In a related paper, Rajesh Gopalan made a presentation discussing the topics of identity, culture and racism, specifically as they relate to the problems facing second and third-generation South Asian youth. He argued forcefully on the crucial importance of the question of identity, particularly of a collective identity that provides individuals with a sense of belonging and participation in a larger collective consciousness. Young South Asians, he said, are being incited to abandon their identities entirely, and to adopt an altogether racist and eurocentrist outlook towards South Asia. The attack on identity, and the "identity crisis" that it has engendered lays the basis for a much more serious devastation of the South Asian community than is apparent, he remarked. He went on to discuss the negative impact in the political sphere of a "hyphenated citizenry," of the definite needs to build and develop South Asian cultural institutions, and on the importance of opposing all forms of racism that are emerging.

The vigorous discussion that followed these presentations brought forth the immediacy and relevance of these issues today and of the importance of posing the question "Whither India?" at this juncture. The second session highlighted the importance of the question of identity, and confirmed the urgent need to tackle this issue in a serious manner. The conference concluded with the decision to set up a commission, to be based in New York, to begin work immediately on the questions of identity, culture and racism, and to develop a body of literature on this subject.

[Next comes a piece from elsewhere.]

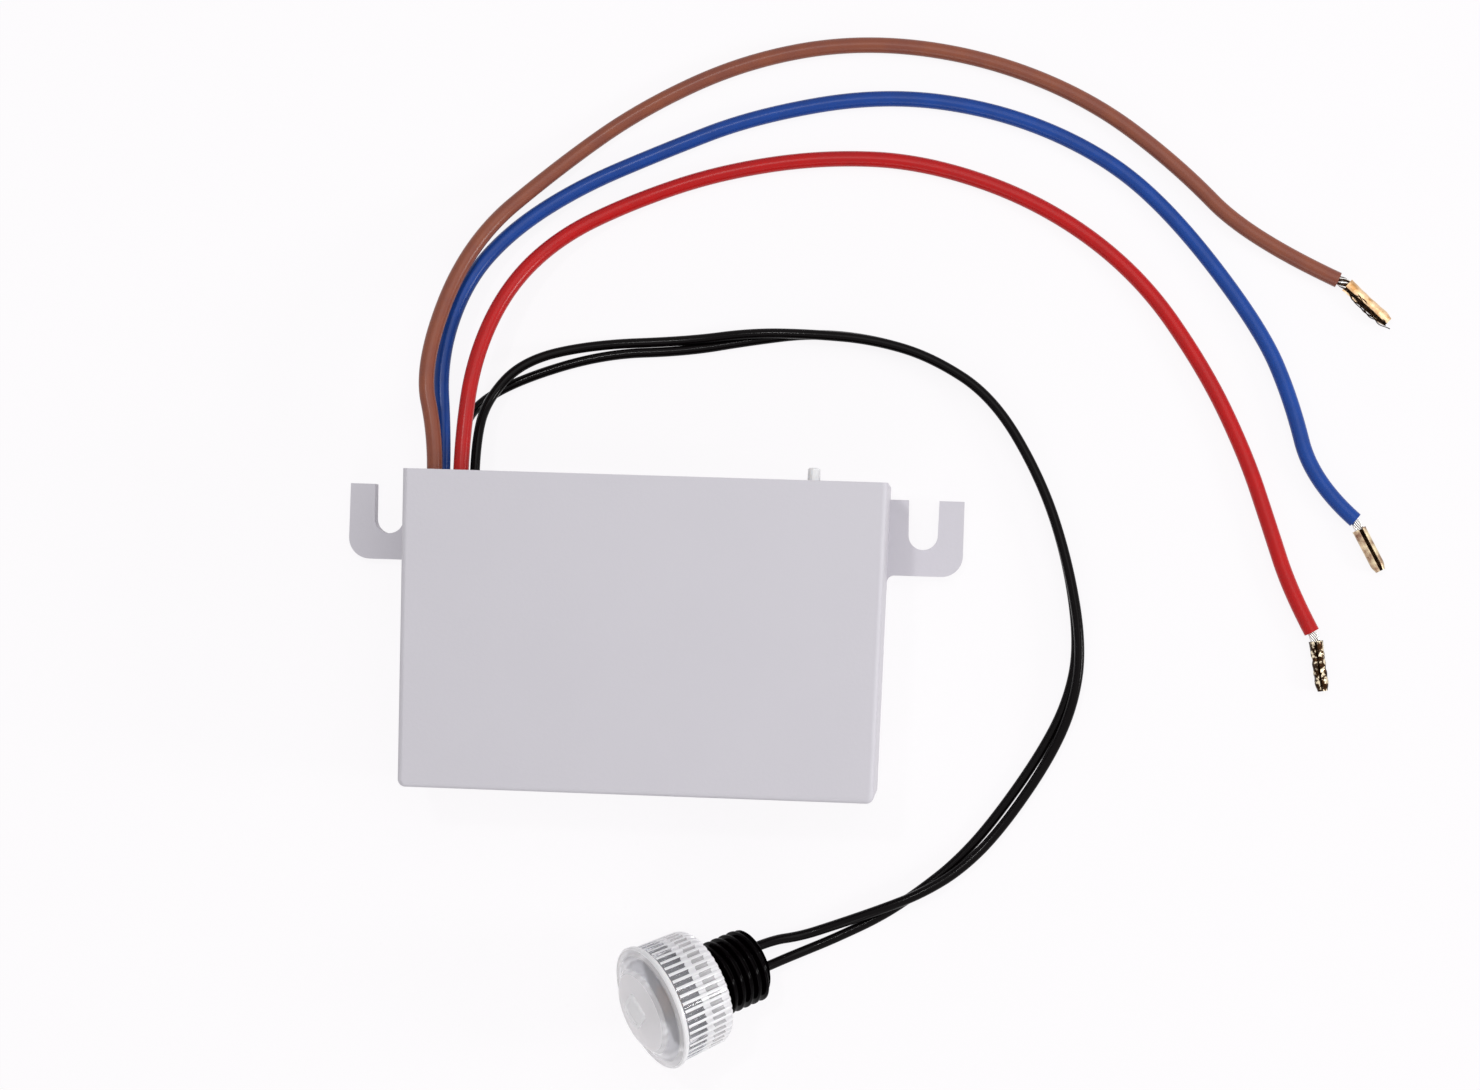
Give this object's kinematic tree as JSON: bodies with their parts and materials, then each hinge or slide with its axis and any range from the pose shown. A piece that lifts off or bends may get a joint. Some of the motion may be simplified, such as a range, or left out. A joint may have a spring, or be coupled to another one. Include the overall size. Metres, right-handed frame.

The day concluded with a reception held in celebration of the 10th anniversary of IPSG New York. The reception highlighted the continuous work that IPSG has done throughout this period, and brought together a cross-section of people who have been active with the IPSG over the years. It was highlighted that youth and students, who have always been the mainstay of this work, have never hesitated to take up causes "larger than life" and are today taking the lead in coming forward to define the agenda.